Saturday, January 06, 2007

Children of Men

Children of Men.


This was a breathtaking piece of legitimate science-fiction. It’s not often anymore to see a film that is true science-fiction. Much as I love Star Wars, it truly did popularize the notion that Space Opera was science-fiction.

Good science-fiction, to me, is something of a more literary quality.



Blade Runner.

These, to me, typify the dystopian myths of the future. Good science-fiction is a parable. Something that, when stripped away, will show you something about the goings-on of the day that you didn’t fully realize. Great science-fiction seems to be apt at just about any juncture in history. 1984, for instance, becomes more and more harrowingly luminescent of things to come as time marches on. THX-1138 is a blueprint for the direction of the world if prozak-popping Christian conservatives were in charge. Each time one is elected, we come one step closer to the horrifying reality portrayed in the film. Blade Runner shows us what life is like when people are treated like robots to the point where we have to test peoples humanity in order to separate men from machines.

Children of Men is a story not only about the spirit of man, but a world with an ever increasing distrust of foreigners and immigrants. It also reveals the dangers of a government that is willing to encroach on civilian life with military force. Bexhill, the immigrant “refugee” camp seems to me to represent Baghdad and government armies and political radicals fight each other in the midst of civilians without a care in the world. The camp of Bexhill is even outfitted with Guantanamo-style prisoner kennels, replete with black hoods and blaring music.

It’s horrifying and scary.

Except, in this world, the mere sight of a child is able to stop the fighting. In the current war, in Iraq, the sight of children seems to stop nothing.

The more I think about it, the portrayal of war in this picture is actually nicer than what is happening in Iraq.

The point is, the story is amazing. The storytelling, the filmmaking, is utterly breathtaking.

Cuaron stages shots that go ten minutes in length across three blocks and up flights of stairs that include heavy physical effects, tanks, hundreds of extras, squibs, gunshots and top-notch acting performances that force actors to remain in character for ungodly lengths of time. Sustained shots for more than a minute or two always keep me on edge and some of these shots go on for entire reels, it seems.

And they all stand out.

One is an amazing chase from the inside of a car where action is occurring on the outside and the five performers on the inside are all reacting. Another amazing shot is a car chase down a grassy hill where a car won’t start all in one sustained shot.

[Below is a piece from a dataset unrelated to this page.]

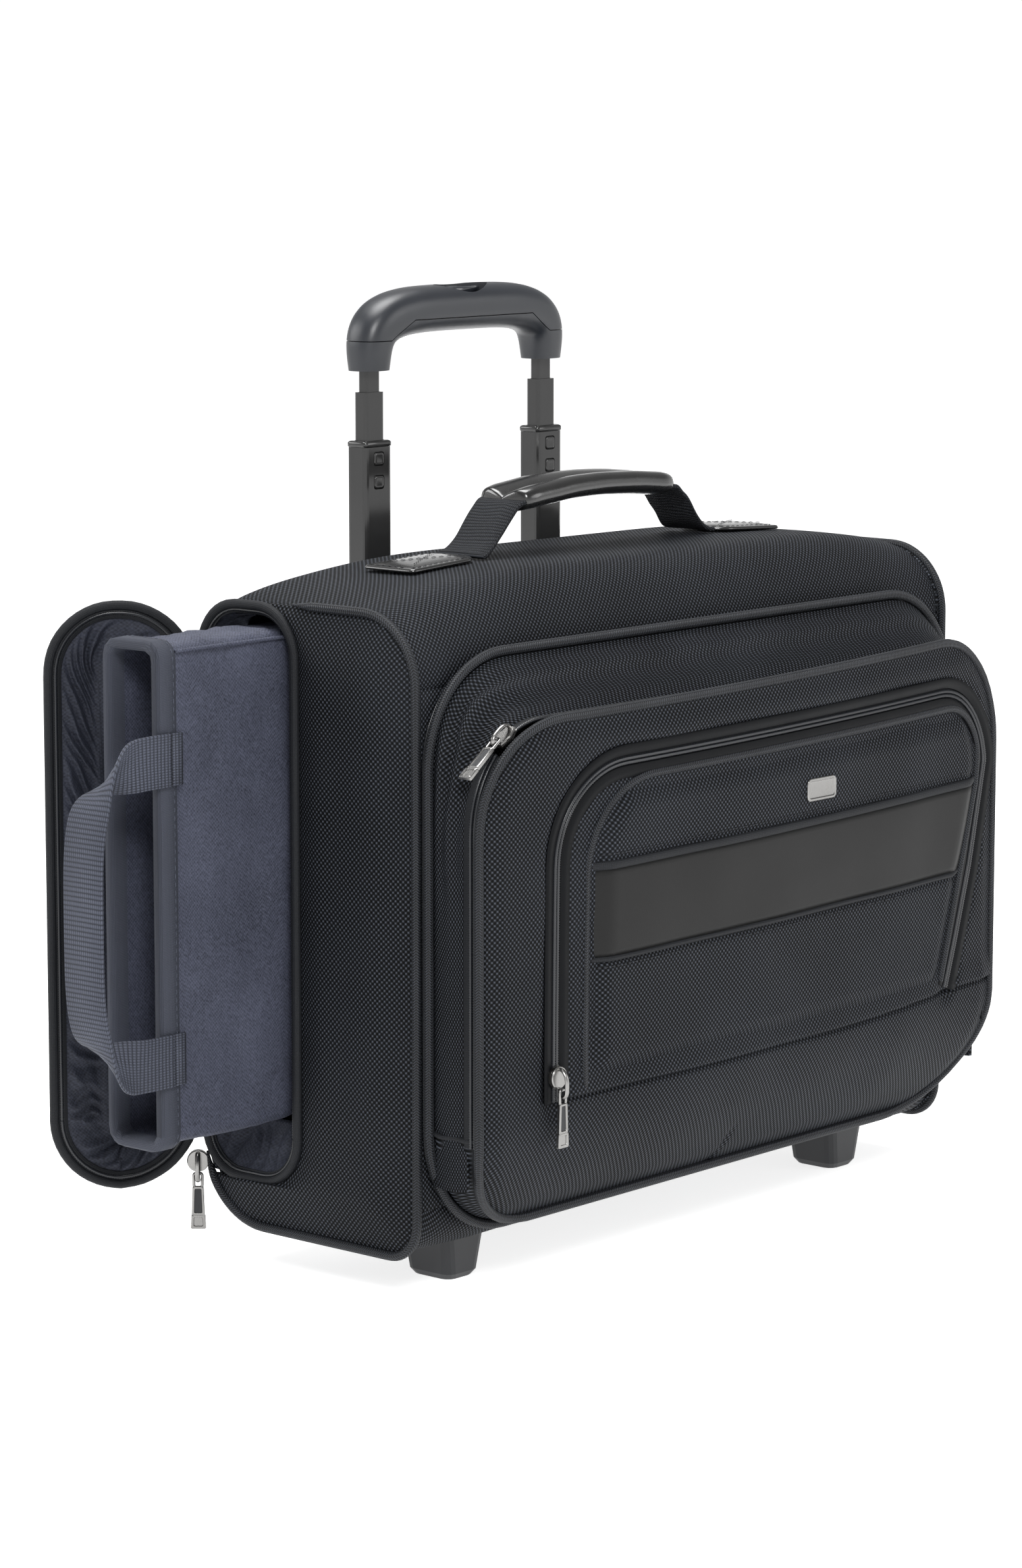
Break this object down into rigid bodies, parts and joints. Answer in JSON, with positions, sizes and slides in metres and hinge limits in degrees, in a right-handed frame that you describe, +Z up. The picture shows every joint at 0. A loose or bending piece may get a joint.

The most bizarre thing about the chase is that, in one single camera shot, Cuaron manages to make it tense and electrifying. He keeps the action on the edge of your seat and the cars are literally just rolling down a hill. I was on the edge of my seat.

Long story short, every good thing you hear about this film is true. Cuaron is an amazing filmmaker. (To date, he’s made the only Harry Potter picture worth watching.)

You owe it to yourself to go see this motion picture.